# How do you factor completely x^3+1/8?

Mar 3, 2016

${x}^{3} + \frac{1}{8} = \left(x + \frac{1}{2}\right) \left({x}^{2} - \frac{1}{2} x + \frac{1}{4}\right)$

#### Explanation:

Both ${x}^{3}$ and $\frac{1}{8} = {\left(\frac{1}{2}\right)}^{3}$ are perfect cubes.

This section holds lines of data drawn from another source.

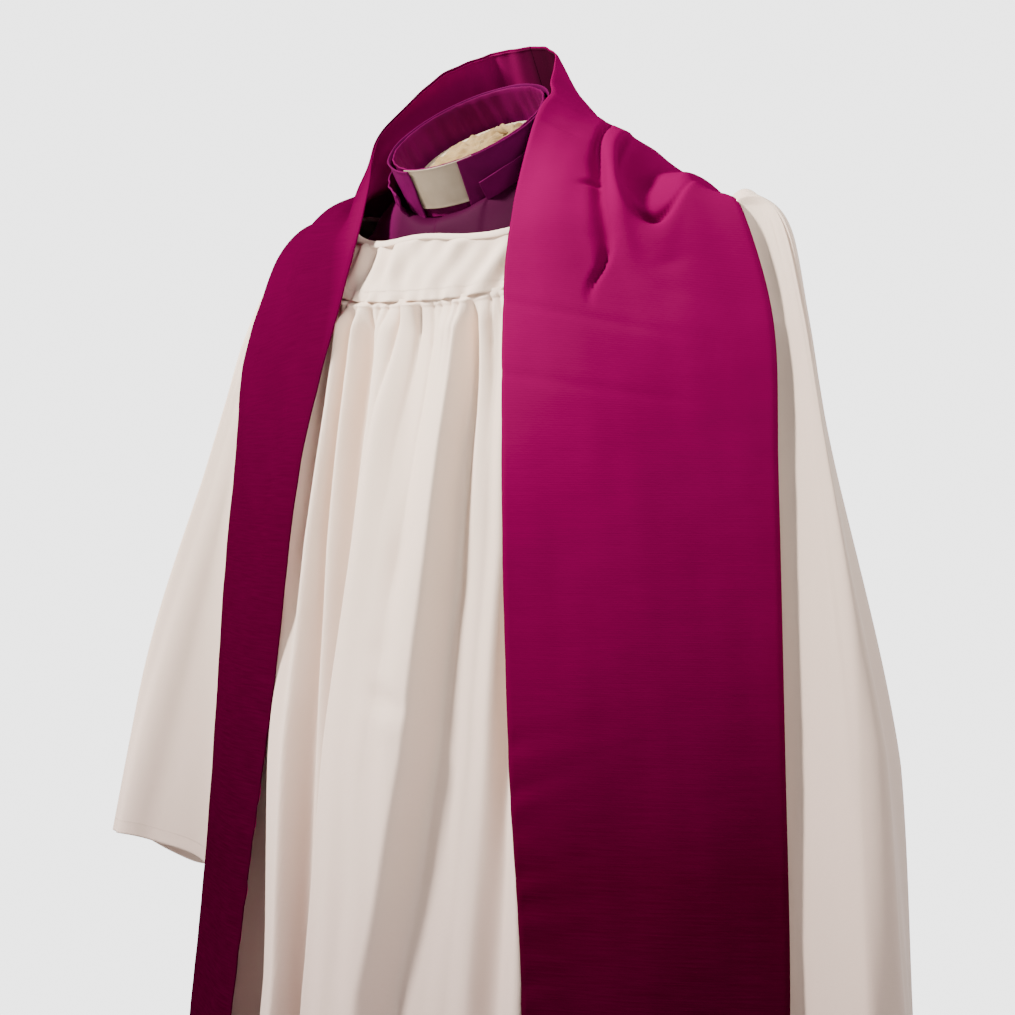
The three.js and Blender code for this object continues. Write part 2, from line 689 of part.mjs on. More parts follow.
function addSleeves() {
  const envelope = bodyEnvelope(BAND_RISE + BAND_GAP + DRAPE_GAP);
  const last = SLEEVE_RINGS.length - 1;
  for (const [name, side] of [['left', 1], ['right', -1]]) {
    const sleeve = sheetSolid(sleeveSurface(side, 0, last), ...SLEEVE_GRID, 0, -CLOTH, true);
    addPiece(`sleeve_${name}`, cut(sleeve, envelope), COTTON);
    const hem = sleeveSurface(side, CUFF_START, last);
    const cuff = sheetSolid(hem, SLEEVE_GRID[0], 1, CUFF_GAP + BAND_RISE, CUFF_GAP, true);
    addPiece(`cuff_${name}`, cut(cuff, envelope), COTTON);
    const inside = sleeveSurface(side, PADDING_START, PADDING_END, PADDING_FILL, PADDING_DEPTH);
    addPiece(`sleeve_padding_${name}`, cut(loftSolid(inside, ...PADDING_GRID), envelope), CALICO);
  }
}

// ---------------------------------------------------------------- the stole

function addStole() {
  const body = bodyEnvelope(BAND_RISE + BAND_GAP + DRAPE_GAP);
  for (const [name, side] of [['left', 1], ['right', -1]]) {
    const surface = stoleSurface(side);
    const face = sheetSolid(surface, ...STOLE_GRID, 0, -side * STOLE_FACE);
    addPiece(`stole_${name}`, cut(face, body), MAGENTA);
    const liningTop = STOLE_FACE + GAP;
    const liningFoot = liningTop + STOLE_LINING;
    const lining = sheetSolid(surface, ...STOLE_GRID, -side * liningTop, -side * liningFoot);
    addPiece(`stole_lining_${name}`, cut(lining, body), LINING);
  }
}

addStand();
addMast();
addForm();
addCollar();
addCassock();
addSurplice();
addSleeves();
addStole();

export default group;
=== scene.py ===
"""Looks of a vestment display form: white surplice, purple clerical collar, wide magenta stole.

The front faces -Y and the wearer's left is +X. Lengths in the tables below are millimetres and
turn into metres by MM; every other length is in metres.
"""
import math

import bmesh
import bpy
import numpy as np
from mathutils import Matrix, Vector
from mathutils.bvhtree import BVHTree


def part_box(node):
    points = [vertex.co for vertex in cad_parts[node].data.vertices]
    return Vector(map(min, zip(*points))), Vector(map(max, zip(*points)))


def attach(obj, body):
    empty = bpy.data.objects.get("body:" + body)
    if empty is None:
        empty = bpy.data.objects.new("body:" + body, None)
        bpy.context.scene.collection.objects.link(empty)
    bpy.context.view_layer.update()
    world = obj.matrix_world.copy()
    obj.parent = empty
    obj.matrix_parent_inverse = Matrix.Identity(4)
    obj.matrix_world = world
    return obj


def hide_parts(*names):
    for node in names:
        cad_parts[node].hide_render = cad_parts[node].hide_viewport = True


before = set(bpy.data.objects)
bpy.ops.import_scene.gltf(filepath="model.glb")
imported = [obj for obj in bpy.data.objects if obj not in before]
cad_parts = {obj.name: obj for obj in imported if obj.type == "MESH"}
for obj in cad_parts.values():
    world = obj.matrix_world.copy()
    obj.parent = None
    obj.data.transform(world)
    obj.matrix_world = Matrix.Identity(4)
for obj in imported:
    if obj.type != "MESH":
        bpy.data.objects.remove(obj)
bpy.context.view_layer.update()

MM = 0.001

# ------------------------------------------------------------ the shapes that the clothes follow

# Rings from the neck down: half width, then Y at the front, side and back, then Z at those points.
SURPLICE_RINGS = [
    (90, -114, -40, 38, 1338, 1392, 1411),  # neckline
    (140, -115, -20, 58, 1316, 1377, 1381),
    (205, -117, -5, 78, 1289, 1352, 1333),  # yoke seam
    (226, -125, 0, 98, 1235, 1290, 1270),
    (232, -140, 0, 115, 1160, 1180, 1170),
    (240, -157, 2, 146, 1050, 1050, 1050),
    (252, -170, 6, 164, 956, 956, 956),
    (270, -177, 8, 182, 850, 850, 850),
    (286, -185, 10, 198, 740, 740, 740),
    (302, -200, 8, 208, 600, 600, 600),
    (318, -218, 4, 222, 430, 430, 430),  # hem
]
CASSOCK_RINGS = [
    (74, -93, -42, 16, 1353, 1392, 1428),  # the shirt inside the neckline
    (79, -106, -42, 26, 1344, 1385, 1419),
    (128, -107, -22, 46, 1314, 1366, 1370),
    (197, -109, -5, 67, 1280, 1341, 1322),
    (208, -115, 0, 88, 1225, 1268, 1252),
    (205, -128, 0, 104, 1150, 1150, 1150),
    (200, -132, 0, 110, 1030, 1030, 1030),
]
FORM_RINGS = [
    (52, -84, -42, 2, 1350, 1385, 1412),
    (115, -99, -25, 39, 1310, 1359, 1364),
    (190, -103, -5, 60, 1272, 1333, 1316),
    (185, -108, 0, 80, 1215, 1245, 1235),
    (172, -118, 0, 96, 1150, 1150, 1150),
    (138, -100, 0, 85, 1020, 1020, 1020),
    (160, -110, 0, 104, 900, 900, 900),
    (165, -112, 0, 108, 846, 846, 846),
]
YOKE_SEAM = 2
SURPLICE_HEM = 10

# Sleeve rings: out along X, forward, Z, half length, half thickness, tilt.
SLEEVE_RINGS = [
    (222, 0, 1361, 16, 8, 0),
    (229, 0, 1338, 58, 24, 0),
    (238, 0, 1266, 90, 30, 0),
    (260, 0, 1150, 104, 30, 0),
    (290, 0, 956, 124, 46, 8),
    (306, 3, 827, 134, 52, 16),
]
SLEEVE_TURN = math.radians(41.5)
LEFT_SLEEVE_DROP = 80
DROP_START = 4
HEM_DIP = 0.026

# The stole's rails from the seam behind the neck down: inner edge, middle, outer edge.
STOLE_STATIONS = [
    (2, 8, 1496, 2, 50, 1410, 2, 98, 1325),
    (40, -4, 1492, 62, 46, 1409, 85, 94, 1328),
    (66, -40, 1470, 113, 24, 1411, 167, 66, 1361),
    (82, -80, 1418, 139, -36, 1394, 205, 8, 1376),
    (90, -112, 1352, 167, -88, 1351, 244, -28, 1350),
    (90, -122, 1285, 188, -98, 1274, 284, -45, 1262),
    (110, -143, 1150, 205, -105, 1150, 294, -52, 1150),
    (131, -160, 956, 223, -118, 956, 307, -61, 956),
    (152, -168, 776, 239, -126, 776, 317, -68, 776),
    (162, -192, 560, 249, -148, 560, 328, -90, 560),
    (169, -208, 360, 257, -164, 360, 337, -106, 360),
]
CHEST_STATION = 4
TUCK_DEPTH = 0.011
TUCK_FADE = 0.06
STOLE_WIDTH = 0.206

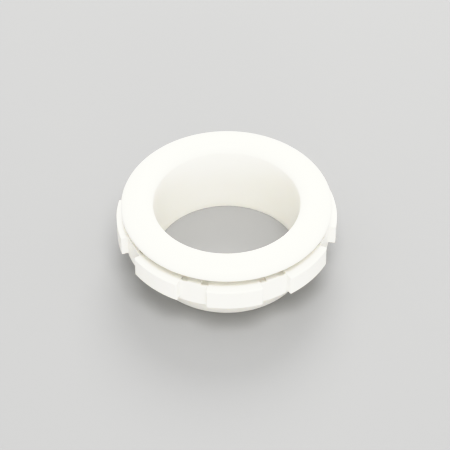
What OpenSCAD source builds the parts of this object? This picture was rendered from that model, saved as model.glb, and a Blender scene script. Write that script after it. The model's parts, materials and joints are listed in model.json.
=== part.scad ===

So we can use the "sum of cubes" identity:

${a}^{3} + {b}^{3} = \left(a + b\right) \left({a}^{2} - a b + {b}^{2}\right)$

with $a = x$ and $b = \frac{1}{2}$ as follows...

${x}^{3} + \frac{1}{8}$

$= {x}^{3} + {\left(\frac{1}{2}\right)}^{3}$

$= \left(x + \frac{1}{2}\right) \left({x}^{2} - x \left(\frac{1}{2}\right) + {\left(\frac{1}{2}\right)}^{2}\right)$

$= \left(x + \frac{1}{2}\right) \left({x}^{2} - \frac{1}{2} x + \frac{1}{4}\right)$

The remaining quadratic factor has no simpler factors with Real coefficients, but we can factor it if we allow Complex coefficients:

$= \left(x + \frac{1}{2}\right) \left(x + \frac{1}{2} \omega\right) \left(x + \frac{1}{2} {\omega}^{2}\right)$

where $\omega = - \frac{1}{2} + \frac{\sqrt{3}}{2} i$ is the primitive Complex cube root of $1$.